Such constraints affect not only the network but also the whole ICT service provision chain. For example, server farms are vital components in cloud computing and advanced multi-server queueing models that include features essential for characterizing scheduling performance as well as energy efficiency need to be developed. Recent results in this area include [29, 40, 41] and analyze fundamental structural properties of policies that optimize the performance-energy trade-off. On the other hand, several works exist [20, 67] that employ energy-driven Markov Decision Process (MDP) solutions. In addition, the use of energy-aware multi-path TCP in heterogeneous networks ([15, 21]) has become challenging.

3.6 Developments in Transport Control Protocols

Transport protocols, particularly TCP and related protocols, are subject to continuous evolution for at least two reasons besides the omnipresent, general desire to improve.
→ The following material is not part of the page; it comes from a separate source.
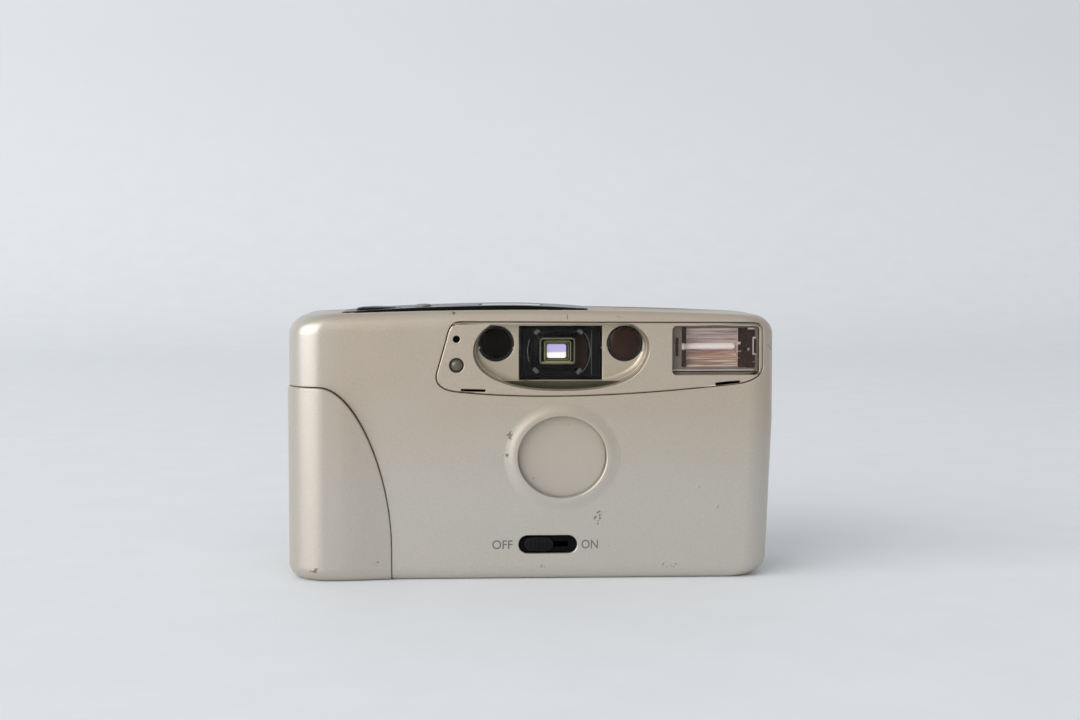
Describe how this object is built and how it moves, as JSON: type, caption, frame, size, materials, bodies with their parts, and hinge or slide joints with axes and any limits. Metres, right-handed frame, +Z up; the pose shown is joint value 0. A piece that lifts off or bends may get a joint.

The first reason is a need to keep up with the development of internet infrastructure with, e.g., reduced memory costs, widespread fibre deployment and high speed cellular technologies which enable larger buffers, higher bit rates and/or more variable channels. The second reason is the increasing competition between providers of internet based services which drives various efforts to keep ahead of the competition in terms of user experience. The results are new versions of the TCP congestion control algorithm as well as new protocols to replace TCP.

The work on new TCP congestion control algorithms includes work on adapting to the changing characteristics of the internet such as the higher and more variable bandwidths offered by cellular accesses [1, 11, 34, 50, 52, 80, 84], possibly using cross layer approaches [6, 10, 59, 61], but also simple tuning of existing TCP such as increasing the size of the initial window [13, 16, 66, 82].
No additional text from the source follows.